Name

(Sir) John Hawkshaw

Designation
Railway Engineer
Born
1811
Place of Birth
Leeds
Died
1891

OBITUARY - Sir John Hawkshaw, F.R.S.—We have to record the death of Sir John Hawkshaw, F.R.S., F.G.S., the eminent engineer, which took place on Tuesday last, in his eighty-first year. According to “Men of the Time,” he was born at Leeds in 1811, and educated in that town. He was placed at an early age as a pupil with Mr. Charles Fowler, then engaged in the construction of turnpike roads in various parts of the West Riding. A more Famous engineer, Mr. Alexander Nimmo, was young Hawkshaw’s next instructor.

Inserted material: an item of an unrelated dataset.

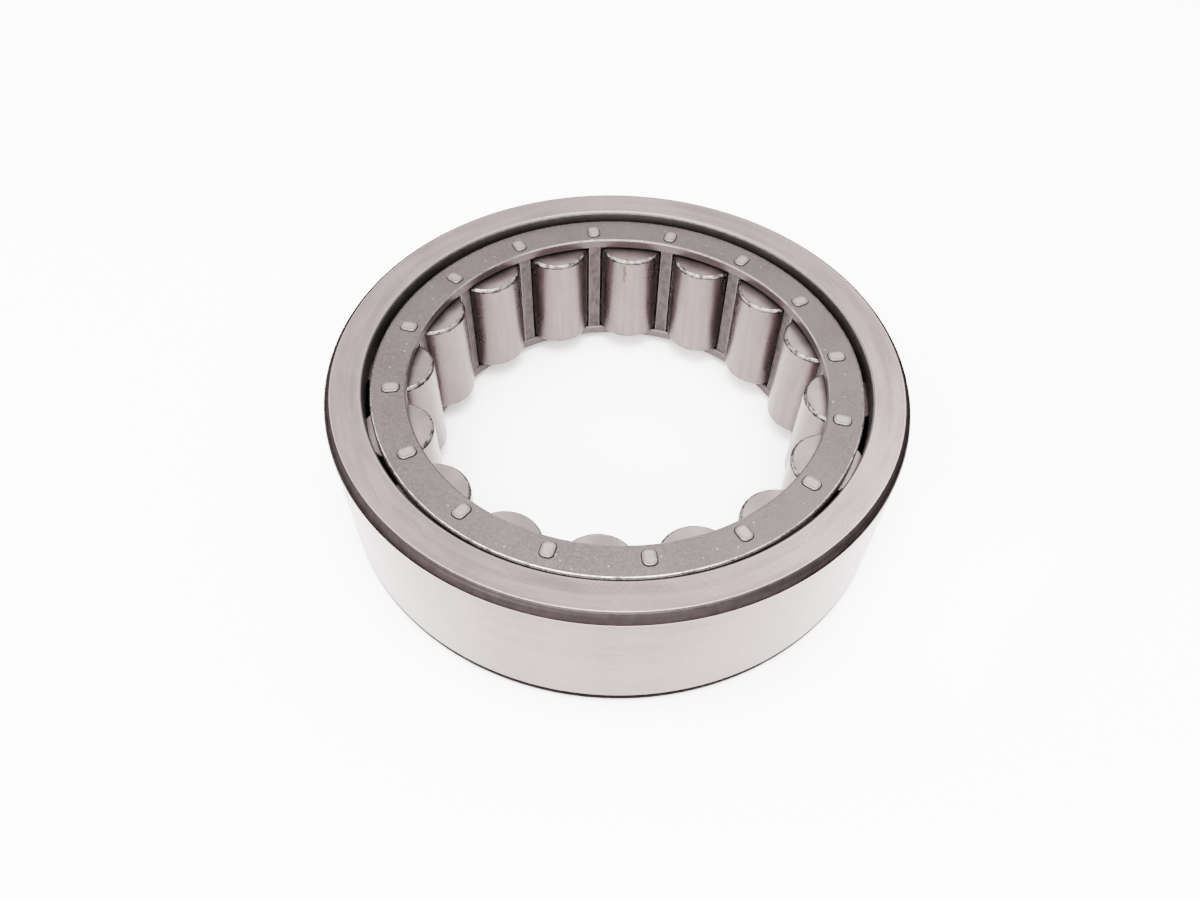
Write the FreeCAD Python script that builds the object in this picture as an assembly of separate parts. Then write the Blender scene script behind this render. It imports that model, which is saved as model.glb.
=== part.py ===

His death in 1S31 threw his pupil on his own resources, and, though only twenty years of age, he undertook the management of the Bolivar copper mines, in South America—a post which he occupied for three years. On his return to England, Mr. Hawkshaw became Engineer to the Manchester and Bolton Canal and Railway, and soon afterwards to the Lancashire and Yorkshire Railway, constructing nearly the whole of their system. Mr. Hawkshaw was nominated one of the Metropolitan Commissioners of Sewers, when that body was formed by the Crown, and in 1860 he was appointed Royal Commissioner to decide between rival schemes for the water-supply of Dublin. Among other achievements may be mentioned the success with which he remedied the disastrous effects of the failure of the great sluice of St. Germains, in Norfolk, in 1862. He was President of the Institution of Civil Engineers in 1862-63; he received the honour of knighthood in 1873, and was President of the British Association at the Bristol meeting in 1875. The Penarth Harbour and Dock in Cardiff Roads, the Londonderry Bridge, the line of railway between Charing-cross and Cannon-street, with the two bridges across the Thames, the East London Railway, the Albert Dock it Hull, the South Dock of the East and West India Company, and the foundation of the new forts at Spithead, are among Sir J. Hawkshaw’s many works at home; while of those which he constructed abroad, the most considerable are the Riga and Dunaburg and the Dunaburg and Witepsk Railways in Russia, the Government railways in Mauritius, and the great ship-canal from Amsterdam to the North Sea.